> [Exercise brief]
In full and without alteration, repeat the material.

> [Provided records]
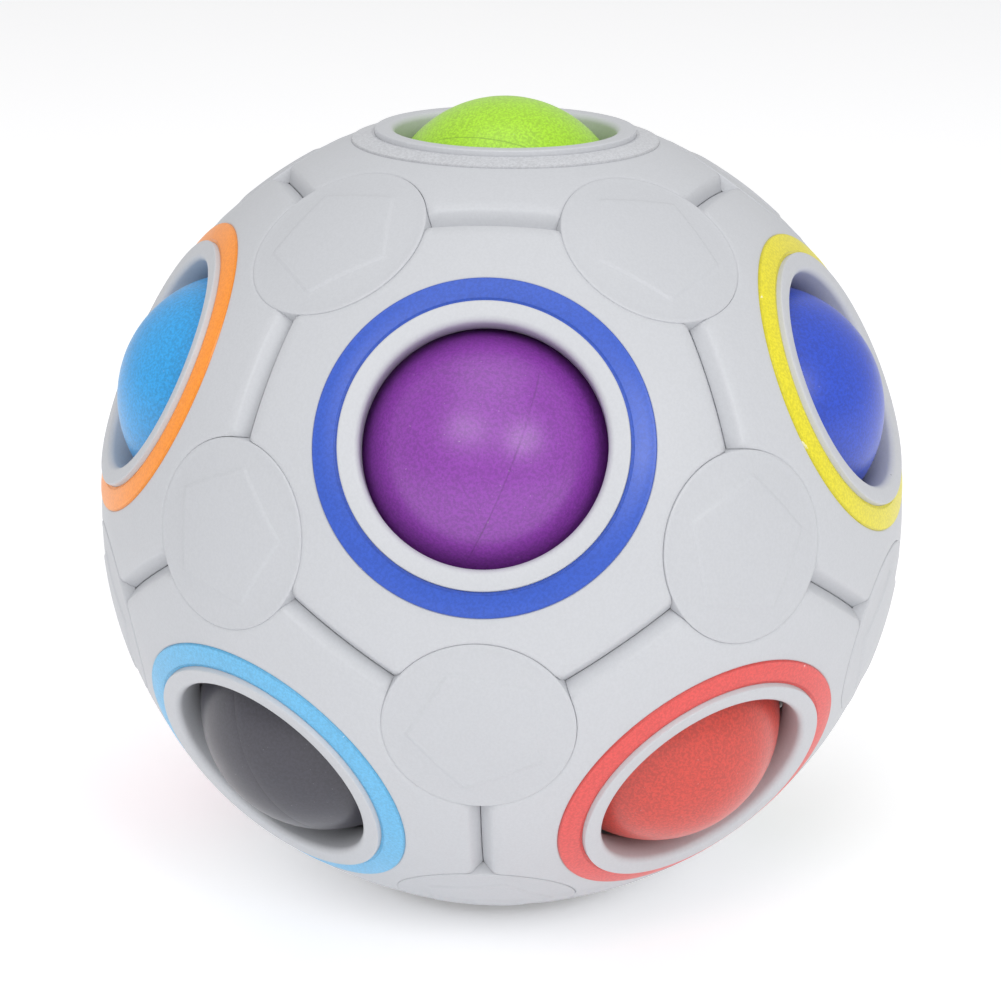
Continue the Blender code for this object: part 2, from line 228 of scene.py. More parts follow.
# ---------------------------------------------------------------- camera, light and floor
CAMERA_OFFSET = Vector((0.009213, -0.192906, 0.066434))     # from the puzzle's centre
CAMERA_TURN = (71.104, -0.513, 2.949)       # degrees
CAMERA_LENS = 83.97                         # mm
CAMERA_SENSOR = 36.0                        # mm
CAMERA_NEAREST = 0.01
FLOOR_SIZE = 6.0
FLOOR_CORNERS = ((-1, -1), (1, -1), (1, 1), (-1, 1))
FLOOR_COLOUR = (0.93, 0.93, 0.94, 1.0)
FLOOR_ROUGHNESS = 0.9
FLOOR_SPECULAR = 0.1
FLOOR_GLOW = 0.26
WHITE = (1.0, 1.0, 1.0, 1.0)
WORLD_LIGHT = 0.62
# name, place from the puzzle's centre, width and height, power in watts
SOFTBOXES = (
    ("softbox_top", (0.0, -0.10, 0.70), (0.60, 0.60), 1.1),
    ("softbox_left", (-0.14, -0.41, 0.38), (0.30, 0.20), 0.70),
    ("softbox_right", (0.28, -0.40, 0.32), (0.24, 0.18), 0.80),
)


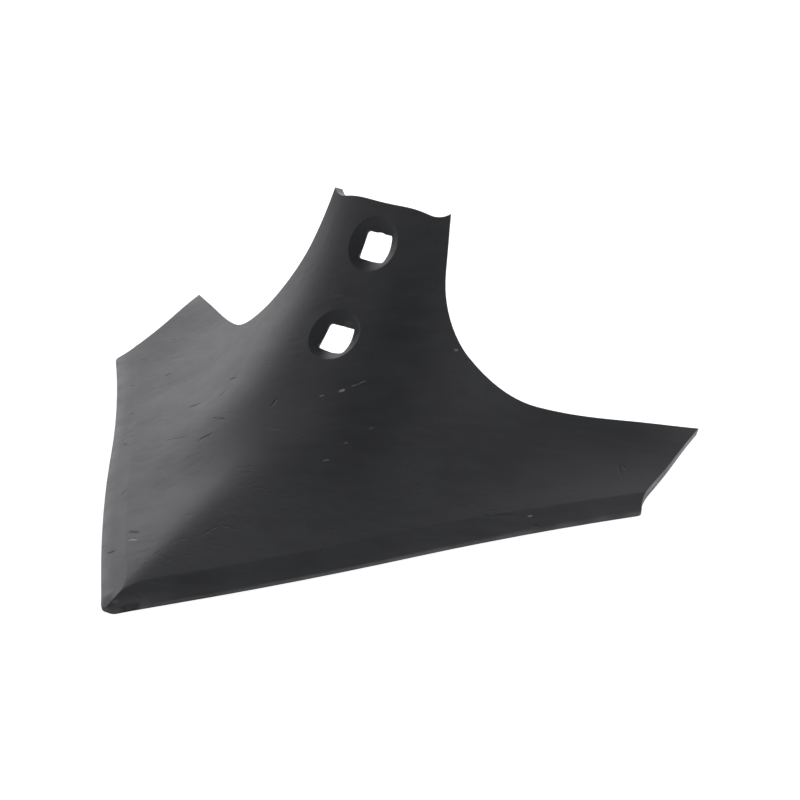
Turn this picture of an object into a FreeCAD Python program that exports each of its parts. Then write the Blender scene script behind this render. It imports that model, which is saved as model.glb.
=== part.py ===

> [Result of the exercise]
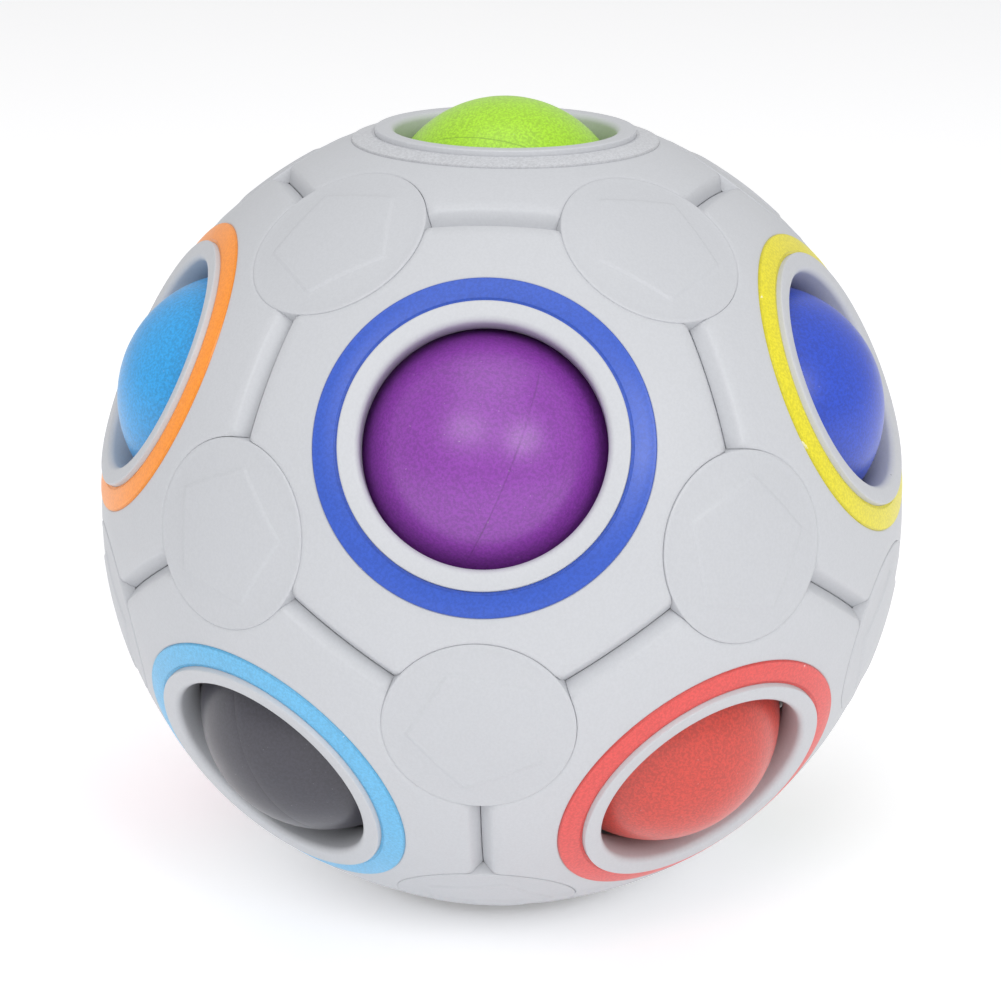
Continue the Blender code for this object: part 2, from line 228 of scene.py. More parts follow.
# ---------------------------------------------------------------- camera, light and floor
CAMERA_OFFSET = Vector((0.009213, -0.192906, 0.066434))     # from the puzzle's centre
CAMERA_TURN = (71.104, -0.513, 2.949)       # degrees
CAMERA_LENS = 83.97                         # mm
CAMERA_SENSOR = 36.0                        # mm
CAMERA_NEAREST = 0.01
FLOOR_SIZE = 6.0
FLOOR_CORNERS = ((-1, -1), (1, -1), (1, 1), (-1, 1))
FLOOR_COLOUR = (0.93, 0.93, 0.94, 1.0)
FLOOR_ROUGHNESS = 0.9
FLOOR_SPECULAR = 0.1
FLOOR_GLOW = 0.26
WHITE = (1.0, 1.0, 1.0, 1.0)
WORLD_LIGHT = 0.62
# name, place from the puzzle's centre, width and height, power in watts
SOFTBOXES = (
    ("softbox_top", (0.0, -0.10, 0.70), (0.60, 0.60), 1.1),
    ("softbox_left", (-0.14, -0.41, 0.38), (0.30, 0.20), 0.70),
    ("softbox_right", (0.28, -0.40, 0.32), (0.24, 0.18), 0.80),
)


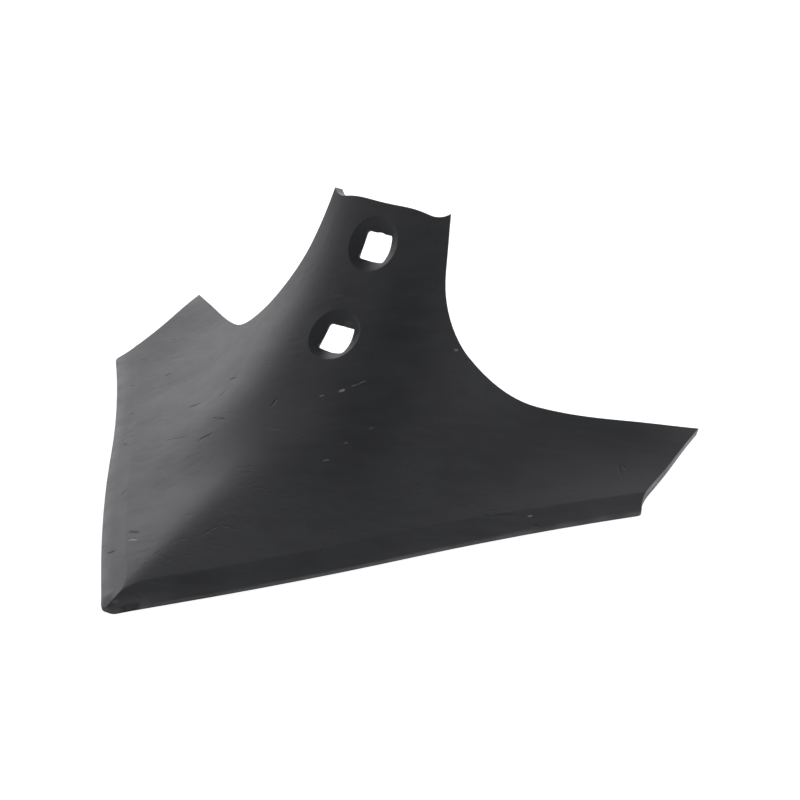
Turn this picture of an object into a FreeCAD Python program that exports each of its parts. Then write the Blender scene script behind this render. It imports that model, which is saved as model.glb.
=== part.py ===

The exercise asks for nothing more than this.